In 1998, I was sitting in the office of another professor at DePaul University in Chicago rehashing college gossip. Stretched lazily in a chair, I was arrested in mid-grouse by a brilliant light that blossomed in my middle. It rose through my body with a tremendous sense of release that said, “let go.”

Searching for help understanding this experience, I spoke with a Catholic spiritual guide.

Now if you want intelligent religious argument go to a Jew or a Unitarian, but if you want to talk about mystical visions as if they were everyday occurrences, liberal Catholics can’t be beat. This woman acted as if having a vision was no more remarkable than eating toast.

I suspected that “letting go” meant leaving my secure but harried, academic career - even though I had no idea where that would bring me. She thought that made perfect sense. It was a customary Catholic spiritual behavior called “living by divine indifference.” This meant obeying God's call in your heart without consideration for long-term goals or potential disasters. You might be led into totally unexpected circumstances, but supposedly they would turn out to be more right than anything you could have planned. Trust in such divine promptings was the true meaning of “faith,” she insisted.

One cold, dreary day in late November I sat in a restaurant with large windows, waiting for some of my colleagues to arrive. Freezing rain poured down the glass. I thought, “The worst that could happen if I follow my vision would be to be stuck out there - cold, wet and hungry - with no way in.” The adventure seemed well worth that risk.

I had no idea “divine indifference” would bring me into a relationship with Jesus, instead.

* * * * * *

By the end of June the intensity of my call had not gone down. So I worked up the nerve to tell one of the sisters.

She was visibly taken aback. On recovering her composure, she turned to me with a schoolmarm frown. “But you’re not Christian, are you?” she asked.

I shook my head.

“We only take baptized Christian women,” she said with a tight smile.

A happy, little bubble rose in my thoughts and popped. Baptism sounded nice. “Well, I might get baptized,” I offered tentatively.

But part of me was inwardly screaming, “Are you nuts? You're not going to be Christian!”

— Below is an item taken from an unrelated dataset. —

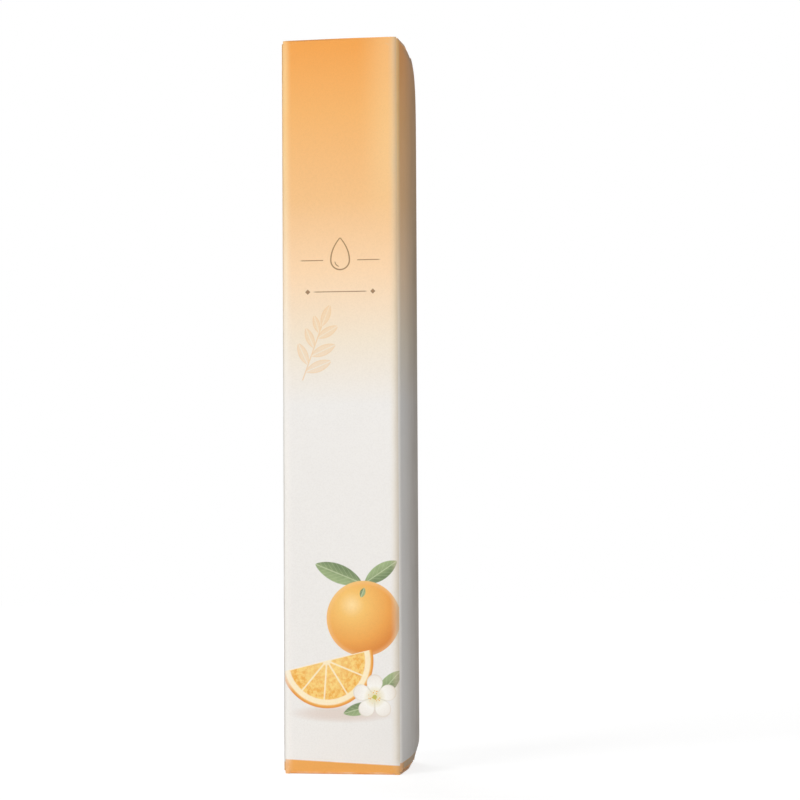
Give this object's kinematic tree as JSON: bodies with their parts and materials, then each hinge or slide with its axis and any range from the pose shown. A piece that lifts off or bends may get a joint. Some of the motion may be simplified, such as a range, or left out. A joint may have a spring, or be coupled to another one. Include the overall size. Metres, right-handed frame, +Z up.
{
  "type": "boxed nail oil pen",
  "caption": "Tall slim tuck-end paperboard carton with a twist-up brush pen for nail oil standing inside it.",
  "frame": {"origin": "middle of the carton's base, on the surface it stands on", "axes": "+Z up along the carton and the pen, -Y out of the printed front, +X to the right seen from the front"},
  "size_m": [0.0228, 0.0228, 0.1398],
  "materials": {
    "printed_board": "satin",
    "orange_board": "satin",
    "raw_board": "matte",
    "clear_plastic": "gloss",
    "label_film": "satin",
    "white_plastic": "gloss",
    "drive_plastic": "satin",
    "seal_rubber": "matte",
    "amber_oil": "gloss",
    "feed_steel": "satin",
    "brush_nylon": "satin"
  },
  "bodies": {
    "carton": {"front_panel": "printed_board", "right_panel": "printed_board", "back_panel": "printed_board", "left_panel": "printed_board", "glue_flap": "raw_board"},
    "top_lid": {"top_lid": "orange_board"},
    "top_tuck": {"top_tuck_flap": "orange_board"},
    "top_dust_right": {"top_dust_flap_right": "raw_board"},
    "top_dust_left": {"top_dust_flap_left": "raw_board"},
    "bottom_closure": {"bottom_closure": "orange_board"},
    "bottom_tuck": {"bottom_tuck_flap": "orange_board"},
    "bottom_dust_right": {"bottom_dust_flap_right": "raw_board"},
    "bottom_dust_left": {"bottom_dust_flap_left": "raw_board"},
    "pen": {"barrel": "clear_plastic", "barrel_label": "label_film", "click_ring": "drive_plastic", "thread_nut": "drive_plastic", "oil_fill": "amber_oil", "neck_plug": "white_plastic", "neck_ring": "seal_rubber", "brush_holder": "clear_plastic", "feed_tube": "feed_steel", "brush_bristles": "brush_nylon"},
    "cap": {"cap_shell": "white_plastic", "cap_liner": "drive_plastic"},
    "knob": {"twist_knob": "white_plastic"},
    "screw": {"lead_screw": "drive_plastic"},
    "piston": {"piston": "white_plastic", "piston_ring": "seal_rubber"}
  },
  "joints": [
    {"name": "pen_lift", "type": "slide", "parent": "carton", "child": "pen", "axis": [0, 0, 1], "range_m": [0, 0.054]},
    {"name": "top_lid_fold", "type": "hinge", "parent": "carton", "child": "top_lid", "pos_m": [0, 0.0114, 0.13979], "axis": [-1, 0, 0], "range_deg": [0, 210]},
    {"name": "top_tuck_fold", "type": "hinge", "parent": "top_lid", "child": "top_tuck", "pos_m": [0, -0.00985, 0.13939], "axis": [1, 0, 0], "range_deg": [0, 42]},
    {"name": "top_dust_right_fold", "type": "hinge", "parent": "carton", "child": "top_dust_right", "pos_m": [0.0114, 0, 0.13927], "axis": [0, 1, 0], "range_deg": [0, 168]},
    {"name": "top_dust_left_fold", "type": "hinge", "parent": "carton", "child": "top_dust_left", "pos_m": [-0.0114, 0, 0.13927], "axis": [0, -1, 0], "range_deg": [0, 168]},
    {"name": "cap_pull", "type": "slide", "parent": "pen", "child": "cap", "axis": [0, 0, 1], "range_m": [0, 0.027]},
    {"name": "bottom_closure_fold", "type": "hinge", "parent": "carton", "child": "bottom_closure", "pos_m": [0, -0.0114, 0], "axis": [-1, 0, 0], "range_deg": [0, 210]},
    {"name": "bottom_tuck_fold", "type": "hinge", "parent": "bottom_closure", "child": "bottom_tuck", "pos_m": [0, 0.00985, 0.0004], "axis": [1, 0, 0], "range_deg": [0, 42]},
    {"name": "bottom_dust_right_fold", "type": "hinge", "parent": "carton", "child": "bottom_dust_right", "pos_m": [0.0114, 0, 0.00052], "axis": [0, -1, 0], "range_deg": [0, 168]},
    {"name": "bottom_dust_left_fold", "type": "hinge", "parent": "carton", "child": "bottom_dust_left", "pos_m": [-0.0114, 0, 0.00052], "axis": [0, 1, 0], "range_deg": [0, 168]},
    {"name": "knob_turn", "type": "hinge", "parent": "pen", "child": "knob", "pos_m": [0, 0, 0], "axis": [0, 0, 1], "range_deg": [0, 3960]},
    {"name": "screw_climb", "type": "slide", "parent": "knob", "child": "screw", "axis": [0, 0, 1], "range_m": [0, 0.033]},
    {"name": "piston_climb", "type": "slide", "parent": "pen", "child": "piston", "axis": [0, 0, 1], "range_m": [0, 0.033], "deforming": ["oil_fill"]}
  ],
  "couplings": [
    {"joint": "top_lid_fold", "follows": "pen_lift", "rad_per_m": 67.873},
    {"joint": "top_tuck_fold", "follows": "pen_lift", "rad_per_m": 13.575},
    {"joint": "top_dust_right_fold", "follows": "pen_lift", "rad_per_m": 54.298},
    {"joint": "top_dust_left_fold", "follows": "pen_lift", "rad_per_m": 54.298},
    {"joint": "cap_pull", "follows": "pen_lift", "ratio": 0.5},
    {"joint": "bottom_tuck_fold", "follows": "bottom_closure_fold", "ratio": 0.2},
    {"joint": "bottom_dust_right_fold", "follows": "bottom_closure_fold", "ratio": 0.8},
    {"joint": "bottom_dust_left_fold", "follows": "bottom_closure_fold", "ratio": 0.8},
    {"joint": "knob_turn", "follows": "piston_climb", "rad_per_m": 2094.4},
    {"joint": "screw_climb", "follows": "piston_climb", "ratio": 1}
  ]
}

© 2007 R. Elena Tabachnick

2 comments:

  1. I love your humor (you are a hoot!) and I also love the poignancy of your writing. What is one without the other?
    A Catholic lay brother from a monastery in Georgia told me the monks never laughed at what he would call the "crazies" who would show up on the monastery doorstep wrapped in a sheet they had fashioned into robes.
    The monks said that God used even old sheets to call people to him and the community.
    "Crazies" are everywhere and I smile whenever I see one. Especially in the mirror.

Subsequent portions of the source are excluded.